Your task is to write out the complete listing exactly as it is shown.

═════ Supplied material ═════

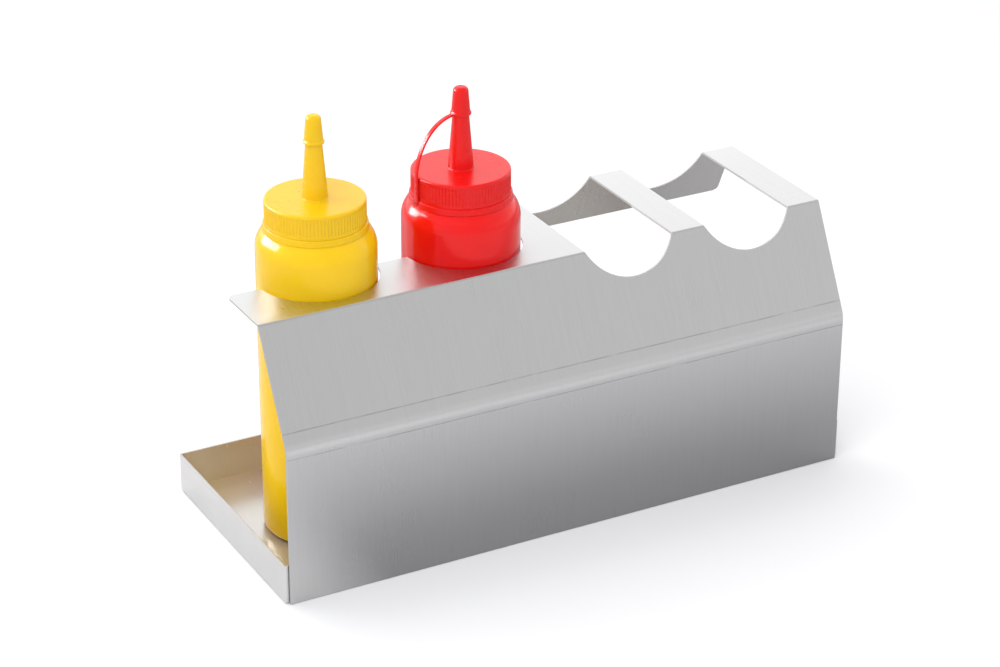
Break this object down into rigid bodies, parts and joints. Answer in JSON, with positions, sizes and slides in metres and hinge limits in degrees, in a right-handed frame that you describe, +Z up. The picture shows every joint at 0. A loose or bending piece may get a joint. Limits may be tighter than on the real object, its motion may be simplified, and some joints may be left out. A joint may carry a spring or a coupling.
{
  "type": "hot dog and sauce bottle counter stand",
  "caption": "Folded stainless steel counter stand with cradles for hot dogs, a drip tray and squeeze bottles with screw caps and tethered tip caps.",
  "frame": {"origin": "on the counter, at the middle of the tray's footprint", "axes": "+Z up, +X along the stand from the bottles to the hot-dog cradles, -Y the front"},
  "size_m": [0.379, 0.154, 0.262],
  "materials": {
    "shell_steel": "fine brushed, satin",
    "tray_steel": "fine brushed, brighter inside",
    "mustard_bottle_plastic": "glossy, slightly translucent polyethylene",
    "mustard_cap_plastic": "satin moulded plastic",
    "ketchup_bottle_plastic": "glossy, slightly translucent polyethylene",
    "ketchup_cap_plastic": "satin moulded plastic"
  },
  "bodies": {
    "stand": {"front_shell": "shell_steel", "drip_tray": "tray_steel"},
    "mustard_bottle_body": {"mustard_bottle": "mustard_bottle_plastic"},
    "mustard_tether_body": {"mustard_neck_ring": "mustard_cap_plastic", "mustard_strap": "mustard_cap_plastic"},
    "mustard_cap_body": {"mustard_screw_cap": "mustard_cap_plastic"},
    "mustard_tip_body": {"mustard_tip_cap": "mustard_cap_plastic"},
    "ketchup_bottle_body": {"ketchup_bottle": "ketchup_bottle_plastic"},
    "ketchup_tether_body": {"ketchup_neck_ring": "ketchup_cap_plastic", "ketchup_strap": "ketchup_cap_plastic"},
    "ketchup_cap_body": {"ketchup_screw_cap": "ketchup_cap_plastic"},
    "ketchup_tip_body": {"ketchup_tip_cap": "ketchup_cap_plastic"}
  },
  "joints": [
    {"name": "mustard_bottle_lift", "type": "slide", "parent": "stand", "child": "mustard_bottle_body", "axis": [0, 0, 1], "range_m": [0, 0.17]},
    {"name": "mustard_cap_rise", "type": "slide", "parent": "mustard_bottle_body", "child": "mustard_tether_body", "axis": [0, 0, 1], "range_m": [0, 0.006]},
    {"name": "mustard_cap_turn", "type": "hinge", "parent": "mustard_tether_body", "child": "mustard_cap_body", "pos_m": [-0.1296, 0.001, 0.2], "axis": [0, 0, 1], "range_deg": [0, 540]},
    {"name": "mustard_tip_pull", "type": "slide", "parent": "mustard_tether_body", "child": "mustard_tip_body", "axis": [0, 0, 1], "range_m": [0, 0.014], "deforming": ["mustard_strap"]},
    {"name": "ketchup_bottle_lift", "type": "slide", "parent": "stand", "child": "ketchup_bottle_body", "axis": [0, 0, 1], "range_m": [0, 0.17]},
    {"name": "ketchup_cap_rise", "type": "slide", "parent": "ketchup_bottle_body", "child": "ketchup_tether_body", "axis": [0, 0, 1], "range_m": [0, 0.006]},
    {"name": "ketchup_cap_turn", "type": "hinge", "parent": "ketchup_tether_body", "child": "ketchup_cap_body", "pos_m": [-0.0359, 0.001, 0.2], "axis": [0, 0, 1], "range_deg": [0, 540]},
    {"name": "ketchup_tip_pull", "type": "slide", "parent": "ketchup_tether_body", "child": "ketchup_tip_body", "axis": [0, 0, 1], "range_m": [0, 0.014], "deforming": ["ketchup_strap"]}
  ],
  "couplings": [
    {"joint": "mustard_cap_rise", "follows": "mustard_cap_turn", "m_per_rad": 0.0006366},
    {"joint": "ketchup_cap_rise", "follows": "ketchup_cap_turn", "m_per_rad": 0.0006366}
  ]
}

═════

*The completed task*:
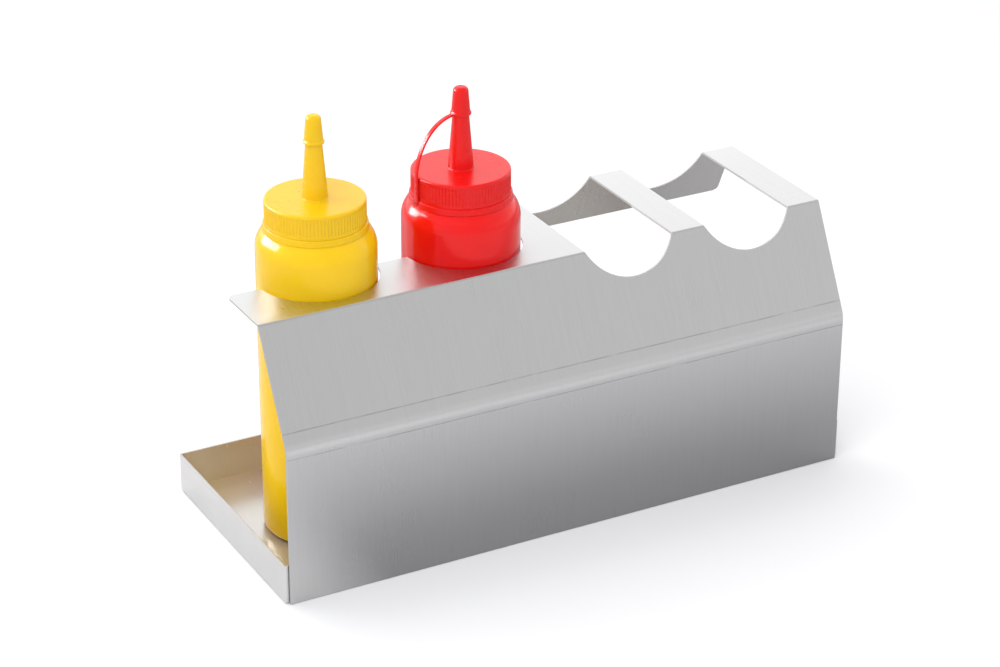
Break this object down into rigid bodies, parts and joints. Answer in JSON, with positions, sizes and slides in metres and hinge limits in degrees, in a right-handed frame that you describe, +Z up. The picture shows every joint at 0. A loose or bending piece may get a joint. Limits may be tighter than on the real object, its motion may be simplified, and some joints may be left out. A joint may carry a spring or a coupling.
{
  "type": "hot dog and sauce bottle counter stand",
  "caption": "Folded stainless steel counter stand with cradles for hot dogs, a drip tray and squeeze bottles with screw caps and tethered tip caps.",
  "frame": {"origin": "on the counter, at the middle of the tray's footprint", "axes": "+Z up, +X along the stand from the bottles to the hot-dog cradles, -Y the front"},
  "size_m": [0.379, 0.154, 0.262],
  "materials": {
    "shell_steel": "fine brushed, satin",
    "tray_steel": "fine brushed, brighter inside",
    "mustard_bottle_plastic": "glossy, slightly translucent polyethylene",
    "mustard_cap_plastic": "satin moulded plastic",
    "ketchup_bottle_plastic": "glossy, slightly translucent polyethylene",
    "ketchup_cap_plastic": "satin moulded plastic"
  },
  "bodies": {
    "stand": {"front_shell": "shell_steel", "drip_tray": "tray_steel"},
    "mustard_bottle_body": {"mustard_bottle": "mustard_bottle_plastic"},
    "mustard_tether_body": {"mustard_neck_ring": "mustard_cap_plastic", "mustard_strap": "mustard_cap_plastic"},
    "mustard_cap_body": {"mustard_screw_cap": "mustard_cap_plastic"},
    "mustard_tip_body": {"mustard_tip_cap": "mustard_cap_plastic"},
    "ketchup_bottle_body": {"ketchup_bottle": "ketchup_bottle_plastic"},
    "ketchup_tether_body": {"ketchup_neck_ring": "ketchup_cap_plastic", "ketchup_strap": "ketchup_cap_plastic"},
    "ketchup_cap_body": {"ketchup_screw_cap": "ketchup_cap_plastic"},
    "ketchup_tip_body": {"ketchup_tip_cap": "ketchup_cap_plastic"}
  },
  "joints": [
    {"name": "mustard_bottle_lift", "type": "slide", "parent": "stand", "child": "mustard_bottle_body", "axis": [0, 0, 1], "range_m": [0, 0.17]},
    {"name": "mustard_cap_rise", "type": "slide", "parent": "mustard_bottle_body", "child": "mustard_tether_body", "axis": [0, 0, 1], "range_m": [0, 0.006]},
    {"name": "mustard_cap_turn", "type": "hinge", "parent": "mustard_tether_body", "child": "mustard_cap_body", "pos_m": [-0.1296, 0.001, 0.2], "axis": [0, 0, 1], "range_deg": [0, 540]},
    {"name": "mustard_tip_pull", "type": "slide", "parent": "mustard_tether_body", "child": "mustard_tip_body", "axis": [0, 0, 1], "range_m": [0, 0.014], "deforming": ["mustard_strap"]},
    {"name": "ketchup_bottle_lift", "type": "slide", "parent": "stand", "child": "ketchup_bottle_body", "axis": [0, 0, 1], "range_m": [0, 0.17]},
    {"name": "ketchup_cap_rise", "type": "slide", "parent": "ketchup_bottle_body", "child": "ketchup_tether_body", "axis": [0, 0, 1], "range_m": [0, 0.006]},
    {"name": "ketchup_cap_turn", "type": "hinge", "parent": "ketchup_tether_body", "child": "ketchup_cap_body", "pos_m": [-0.0359, 0.001, 0.2], "axis": [0, 0, 1], "range_deg": [0, 540]},
    {"name": "ketchup_tip_pull", "type": "slide", "parent": "ketchup_tether_body", "child": "ketchup_tip_body", "axis": [0, 0, 1], "range_m": [0, 0.014], "deforming": ["ketchup_strap"]}
  ],
  "couplings": [
    {"joint": "mustard_cap_rise", "follows": "mustard_cap_turn", "m_per_rad": 0.0006366},
    {"joint": "ketchup_cap_rise", "follows": "ketchup_cap_turn", "m_per_rad": 0.0006366}
  ]
}